SET EXERCISE: Return only the lines running from the line with "Model this object" down to the line with "# screws are on the -Y side, Z is up.", both included, exactly as they appear.

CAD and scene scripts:
###

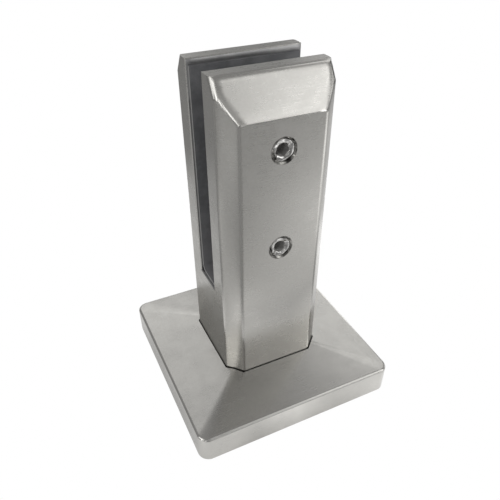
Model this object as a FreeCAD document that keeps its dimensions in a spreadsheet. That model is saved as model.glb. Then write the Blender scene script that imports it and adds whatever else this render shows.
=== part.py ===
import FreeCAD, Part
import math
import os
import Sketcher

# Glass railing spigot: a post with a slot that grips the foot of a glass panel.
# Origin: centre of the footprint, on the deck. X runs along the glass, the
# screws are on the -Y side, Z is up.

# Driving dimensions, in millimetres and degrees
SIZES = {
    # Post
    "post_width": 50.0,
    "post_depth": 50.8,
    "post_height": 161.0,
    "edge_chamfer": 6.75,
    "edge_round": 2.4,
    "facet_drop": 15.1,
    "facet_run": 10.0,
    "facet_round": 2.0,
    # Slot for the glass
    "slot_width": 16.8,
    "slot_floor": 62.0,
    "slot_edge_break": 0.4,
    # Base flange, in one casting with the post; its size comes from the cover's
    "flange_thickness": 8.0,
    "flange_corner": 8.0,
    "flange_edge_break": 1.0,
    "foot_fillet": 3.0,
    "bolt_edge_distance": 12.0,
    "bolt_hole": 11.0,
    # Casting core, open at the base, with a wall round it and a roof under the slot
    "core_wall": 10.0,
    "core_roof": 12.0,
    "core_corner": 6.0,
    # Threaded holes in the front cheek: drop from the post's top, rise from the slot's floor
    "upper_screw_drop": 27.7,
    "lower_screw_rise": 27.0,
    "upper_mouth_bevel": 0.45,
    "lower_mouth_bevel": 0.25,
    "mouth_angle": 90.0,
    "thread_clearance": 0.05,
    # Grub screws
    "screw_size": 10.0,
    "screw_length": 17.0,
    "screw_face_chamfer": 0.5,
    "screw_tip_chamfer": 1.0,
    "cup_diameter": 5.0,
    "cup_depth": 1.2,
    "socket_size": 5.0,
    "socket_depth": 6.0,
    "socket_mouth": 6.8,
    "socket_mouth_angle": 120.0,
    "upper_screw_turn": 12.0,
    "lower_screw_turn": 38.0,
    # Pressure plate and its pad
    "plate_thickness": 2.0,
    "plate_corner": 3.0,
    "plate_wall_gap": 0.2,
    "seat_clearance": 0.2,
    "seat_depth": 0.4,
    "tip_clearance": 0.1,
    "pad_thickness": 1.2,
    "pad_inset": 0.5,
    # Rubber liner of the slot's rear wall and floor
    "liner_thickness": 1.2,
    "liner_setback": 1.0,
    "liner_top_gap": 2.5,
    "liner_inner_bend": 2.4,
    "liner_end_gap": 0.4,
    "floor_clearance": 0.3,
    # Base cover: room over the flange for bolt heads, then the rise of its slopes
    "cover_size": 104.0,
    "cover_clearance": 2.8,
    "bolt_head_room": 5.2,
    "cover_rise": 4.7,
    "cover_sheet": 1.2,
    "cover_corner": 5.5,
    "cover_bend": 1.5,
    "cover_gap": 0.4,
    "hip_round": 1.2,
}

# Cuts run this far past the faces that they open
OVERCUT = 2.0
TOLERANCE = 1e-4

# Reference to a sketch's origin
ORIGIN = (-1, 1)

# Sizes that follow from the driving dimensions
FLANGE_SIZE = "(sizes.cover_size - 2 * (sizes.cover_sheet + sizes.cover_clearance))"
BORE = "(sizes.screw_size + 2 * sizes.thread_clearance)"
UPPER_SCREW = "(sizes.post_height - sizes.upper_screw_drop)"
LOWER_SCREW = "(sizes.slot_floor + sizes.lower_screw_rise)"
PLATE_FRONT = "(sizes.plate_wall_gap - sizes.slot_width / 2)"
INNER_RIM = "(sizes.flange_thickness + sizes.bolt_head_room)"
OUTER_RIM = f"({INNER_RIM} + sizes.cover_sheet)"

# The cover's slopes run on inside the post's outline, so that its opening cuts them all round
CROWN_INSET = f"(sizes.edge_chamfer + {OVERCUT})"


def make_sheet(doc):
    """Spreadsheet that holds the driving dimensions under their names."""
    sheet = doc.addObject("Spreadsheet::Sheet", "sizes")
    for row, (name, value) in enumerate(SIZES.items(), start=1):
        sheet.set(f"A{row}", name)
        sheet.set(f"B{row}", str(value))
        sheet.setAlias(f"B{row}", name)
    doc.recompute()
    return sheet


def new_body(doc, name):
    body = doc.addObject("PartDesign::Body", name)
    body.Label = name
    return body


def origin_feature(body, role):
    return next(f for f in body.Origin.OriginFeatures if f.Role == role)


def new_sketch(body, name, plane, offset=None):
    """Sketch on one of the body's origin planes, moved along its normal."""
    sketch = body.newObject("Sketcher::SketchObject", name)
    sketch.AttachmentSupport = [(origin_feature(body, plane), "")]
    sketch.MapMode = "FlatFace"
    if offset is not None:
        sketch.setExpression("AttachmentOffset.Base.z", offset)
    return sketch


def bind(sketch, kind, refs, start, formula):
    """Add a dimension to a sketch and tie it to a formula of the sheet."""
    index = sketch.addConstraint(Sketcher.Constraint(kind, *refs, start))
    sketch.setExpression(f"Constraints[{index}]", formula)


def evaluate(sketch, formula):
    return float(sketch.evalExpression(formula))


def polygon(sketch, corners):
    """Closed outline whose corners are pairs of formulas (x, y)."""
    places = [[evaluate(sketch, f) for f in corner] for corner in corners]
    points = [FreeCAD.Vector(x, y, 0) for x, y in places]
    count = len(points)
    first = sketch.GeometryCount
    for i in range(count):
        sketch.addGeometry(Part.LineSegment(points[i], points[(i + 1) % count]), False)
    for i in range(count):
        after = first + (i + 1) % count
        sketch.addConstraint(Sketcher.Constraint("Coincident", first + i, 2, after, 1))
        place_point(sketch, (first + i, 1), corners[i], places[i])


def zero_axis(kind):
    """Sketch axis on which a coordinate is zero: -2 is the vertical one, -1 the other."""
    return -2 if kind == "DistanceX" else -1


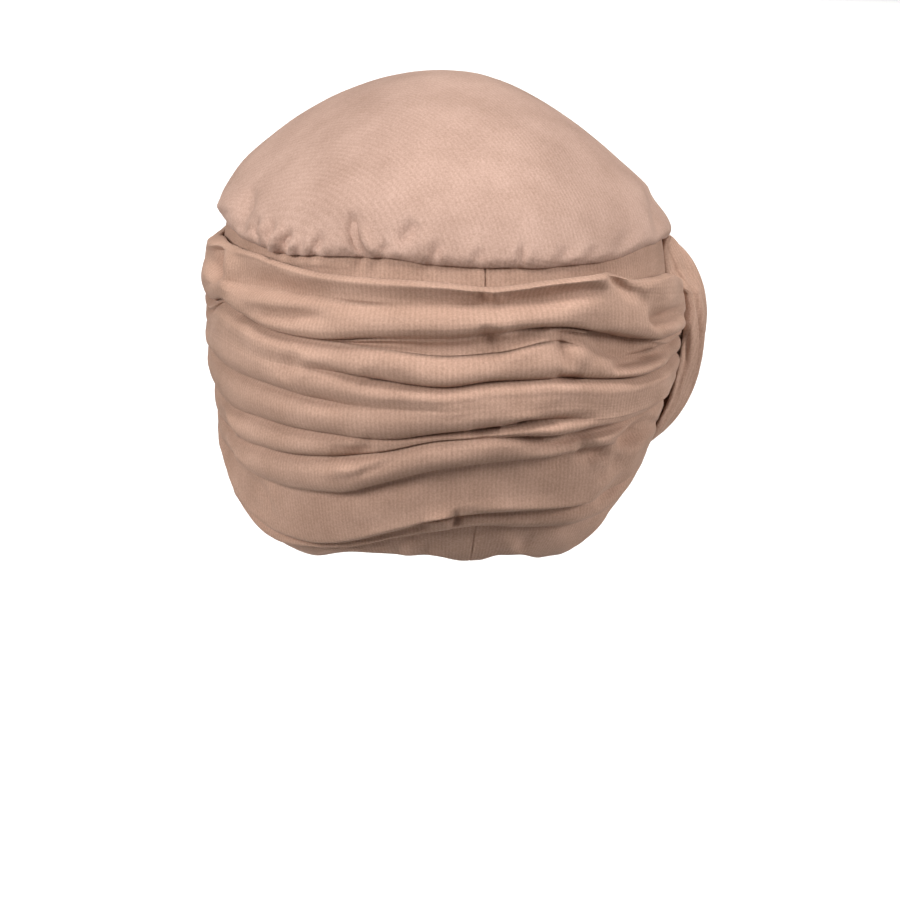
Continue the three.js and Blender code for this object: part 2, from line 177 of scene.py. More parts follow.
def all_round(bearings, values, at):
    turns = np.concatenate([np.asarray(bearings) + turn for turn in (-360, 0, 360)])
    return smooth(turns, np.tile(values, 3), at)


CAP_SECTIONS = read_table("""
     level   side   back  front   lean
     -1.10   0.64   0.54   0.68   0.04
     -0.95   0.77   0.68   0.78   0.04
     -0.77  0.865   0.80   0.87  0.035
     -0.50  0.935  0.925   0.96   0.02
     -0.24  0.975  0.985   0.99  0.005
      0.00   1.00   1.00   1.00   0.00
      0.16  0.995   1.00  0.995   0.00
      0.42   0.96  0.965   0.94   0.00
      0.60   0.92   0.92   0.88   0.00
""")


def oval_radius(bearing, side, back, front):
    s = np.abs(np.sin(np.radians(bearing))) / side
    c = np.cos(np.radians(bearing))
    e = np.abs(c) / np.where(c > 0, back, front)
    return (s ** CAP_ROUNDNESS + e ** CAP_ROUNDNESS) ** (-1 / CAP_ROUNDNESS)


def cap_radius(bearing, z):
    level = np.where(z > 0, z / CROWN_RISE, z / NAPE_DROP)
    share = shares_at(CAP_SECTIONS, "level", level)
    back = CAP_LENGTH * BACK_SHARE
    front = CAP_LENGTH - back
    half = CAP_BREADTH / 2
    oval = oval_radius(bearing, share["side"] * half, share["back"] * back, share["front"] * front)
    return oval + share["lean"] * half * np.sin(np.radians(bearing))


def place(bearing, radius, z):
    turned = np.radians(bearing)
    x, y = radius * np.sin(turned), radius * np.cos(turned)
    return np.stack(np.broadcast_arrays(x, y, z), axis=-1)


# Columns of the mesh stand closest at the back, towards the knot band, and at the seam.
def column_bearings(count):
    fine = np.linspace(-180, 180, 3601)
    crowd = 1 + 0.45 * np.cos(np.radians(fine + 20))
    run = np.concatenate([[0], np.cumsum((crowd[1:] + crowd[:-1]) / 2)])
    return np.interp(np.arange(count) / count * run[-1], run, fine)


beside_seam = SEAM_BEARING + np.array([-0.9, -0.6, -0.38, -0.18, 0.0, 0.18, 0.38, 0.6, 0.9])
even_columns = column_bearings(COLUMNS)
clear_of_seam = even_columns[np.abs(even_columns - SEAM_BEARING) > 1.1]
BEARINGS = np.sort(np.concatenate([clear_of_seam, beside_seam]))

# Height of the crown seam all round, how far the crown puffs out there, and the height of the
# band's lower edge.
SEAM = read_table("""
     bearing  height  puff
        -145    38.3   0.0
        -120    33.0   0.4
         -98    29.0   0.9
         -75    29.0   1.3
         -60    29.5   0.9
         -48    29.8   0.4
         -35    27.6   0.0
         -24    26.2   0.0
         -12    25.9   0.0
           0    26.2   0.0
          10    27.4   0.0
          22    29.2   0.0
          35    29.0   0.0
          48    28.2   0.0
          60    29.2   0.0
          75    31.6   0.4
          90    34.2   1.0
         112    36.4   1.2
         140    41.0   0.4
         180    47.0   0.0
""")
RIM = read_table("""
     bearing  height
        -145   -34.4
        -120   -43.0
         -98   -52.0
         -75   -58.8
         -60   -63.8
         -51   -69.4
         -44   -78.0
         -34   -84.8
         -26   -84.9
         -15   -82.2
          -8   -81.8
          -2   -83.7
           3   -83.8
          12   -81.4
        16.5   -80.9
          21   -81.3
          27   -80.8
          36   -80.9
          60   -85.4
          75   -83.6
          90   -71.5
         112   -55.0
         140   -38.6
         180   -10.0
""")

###

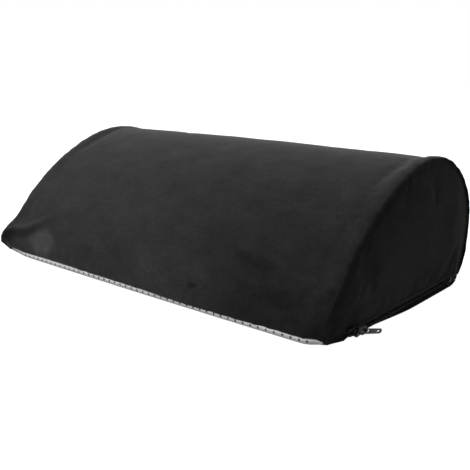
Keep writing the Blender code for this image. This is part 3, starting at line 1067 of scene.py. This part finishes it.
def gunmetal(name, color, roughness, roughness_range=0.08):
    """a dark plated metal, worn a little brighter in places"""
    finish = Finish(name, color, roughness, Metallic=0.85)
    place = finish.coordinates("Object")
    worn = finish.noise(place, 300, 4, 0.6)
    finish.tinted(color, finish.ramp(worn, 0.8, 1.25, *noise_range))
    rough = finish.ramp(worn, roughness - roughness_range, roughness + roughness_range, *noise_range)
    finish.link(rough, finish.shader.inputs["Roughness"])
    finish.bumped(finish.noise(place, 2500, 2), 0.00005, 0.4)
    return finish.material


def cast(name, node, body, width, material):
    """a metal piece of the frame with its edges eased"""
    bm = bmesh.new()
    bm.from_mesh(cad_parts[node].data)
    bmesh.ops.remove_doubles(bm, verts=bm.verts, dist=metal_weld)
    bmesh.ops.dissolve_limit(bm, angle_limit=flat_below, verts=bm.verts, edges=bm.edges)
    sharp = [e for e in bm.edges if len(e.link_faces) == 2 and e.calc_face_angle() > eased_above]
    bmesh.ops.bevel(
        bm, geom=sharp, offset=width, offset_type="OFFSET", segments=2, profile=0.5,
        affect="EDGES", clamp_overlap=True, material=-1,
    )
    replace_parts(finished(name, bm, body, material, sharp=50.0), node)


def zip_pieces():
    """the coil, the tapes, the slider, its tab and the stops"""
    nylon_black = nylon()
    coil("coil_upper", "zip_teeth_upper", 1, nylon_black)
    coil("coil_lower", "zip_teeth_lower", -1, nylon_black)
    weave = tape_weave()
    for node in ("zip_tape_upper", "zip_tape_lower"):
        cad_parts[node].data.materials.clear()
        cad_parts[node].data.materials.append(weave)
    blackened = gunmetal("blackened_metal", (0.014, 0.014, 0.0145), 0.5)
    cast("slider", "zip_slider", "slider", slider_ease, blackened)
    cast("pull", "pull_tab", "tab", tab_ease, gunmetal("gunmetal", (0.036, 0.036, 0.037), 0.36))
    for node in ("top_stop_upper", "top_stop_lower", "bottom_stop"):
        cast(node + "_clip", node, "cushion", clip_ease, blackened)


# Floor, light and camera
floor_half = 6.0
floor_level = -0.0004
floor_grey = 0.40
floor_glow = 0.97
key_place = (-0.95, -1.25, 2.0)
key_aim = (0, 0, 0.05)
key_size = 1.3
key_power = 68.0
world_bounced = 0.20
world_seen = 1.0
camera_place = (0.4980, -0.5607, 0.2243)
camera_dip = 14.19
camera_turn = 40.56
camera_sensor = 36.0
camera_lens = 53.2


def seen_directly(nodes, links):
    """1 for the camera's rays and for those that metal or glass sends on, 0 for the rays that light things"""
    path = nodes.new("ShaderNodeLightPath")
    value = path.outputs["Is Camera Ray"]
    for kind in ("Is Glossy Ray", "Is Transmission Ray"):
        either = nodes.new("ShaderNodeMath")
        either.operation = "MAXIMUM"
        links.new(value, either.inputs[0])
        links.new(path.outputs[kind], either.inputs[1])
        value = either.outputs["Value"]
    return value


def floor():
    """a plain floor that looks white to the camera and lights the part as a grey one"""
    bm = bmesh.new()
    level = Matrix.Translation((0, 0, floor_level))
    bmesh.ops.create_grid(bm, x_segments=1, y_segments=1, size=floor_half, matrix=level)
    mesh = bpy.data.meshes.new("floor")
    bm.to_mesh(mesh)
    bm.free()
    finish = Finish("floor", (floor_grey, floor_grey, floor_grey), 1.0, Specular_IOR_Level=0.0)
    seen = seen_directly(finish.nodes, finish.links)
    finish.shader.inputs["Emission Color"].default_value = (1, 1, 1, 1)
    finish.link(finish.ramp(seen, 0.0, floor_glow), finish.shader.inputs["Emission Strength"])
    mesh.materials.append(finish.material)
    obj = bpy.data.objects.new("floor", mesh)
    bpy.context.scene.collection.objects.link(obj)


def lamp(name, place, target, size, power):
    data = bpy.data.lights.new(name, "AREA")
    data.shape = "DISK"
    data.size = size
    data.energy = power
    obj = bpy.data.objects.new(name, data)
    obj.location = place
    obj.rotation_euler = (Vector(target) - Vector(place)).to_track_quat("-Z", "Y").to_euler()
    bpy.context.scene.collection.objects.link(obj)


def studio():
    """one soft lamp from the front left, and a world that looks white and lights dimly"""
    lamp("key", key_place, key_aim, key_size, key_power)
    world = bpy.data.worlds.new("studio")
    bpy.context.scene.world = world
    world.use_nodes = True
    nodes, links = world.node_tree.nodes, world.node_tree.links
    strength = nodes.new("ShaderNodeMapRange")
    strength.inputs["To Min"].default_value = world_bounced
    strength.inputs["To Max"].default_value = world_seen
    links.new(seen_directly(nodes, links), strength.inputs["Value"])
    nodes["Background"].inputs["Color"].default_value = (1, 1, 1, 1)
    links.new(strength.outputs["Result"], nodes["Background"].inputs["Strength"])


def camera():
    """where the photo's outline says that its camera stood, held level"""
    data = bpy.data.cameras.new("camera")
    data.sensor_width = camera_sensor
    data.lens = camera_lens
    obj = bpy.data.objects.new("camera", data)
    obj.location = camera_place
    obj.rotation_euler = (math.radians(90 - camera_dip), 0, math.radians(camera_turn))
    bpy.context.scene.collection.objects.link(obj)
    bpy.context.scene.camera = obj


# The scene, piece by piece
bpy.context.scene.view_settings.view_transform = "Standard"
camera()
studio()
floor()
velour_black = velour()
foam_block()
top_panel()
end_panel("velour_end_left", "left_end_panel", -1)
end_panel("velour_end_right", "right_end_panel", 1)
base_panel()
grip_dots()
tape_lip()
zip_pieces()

###

THE RESULT:
Model this object as a FreeCAD document that keeps its dimensions in a spreadsheet. That model is saved as model.glb. Then write the Blender scene script that imports it and adds whatever else this render shows.
=== part.py ===
import FreeCAD, Part
import math
import os
import Sketcher

# Glass railing spigot: a post with a slot that grips the foot of a glass panel.
# Origin: centre of the footprint, on the deck. X runs along the glass, the
# screws are on the -Y side, Z is up.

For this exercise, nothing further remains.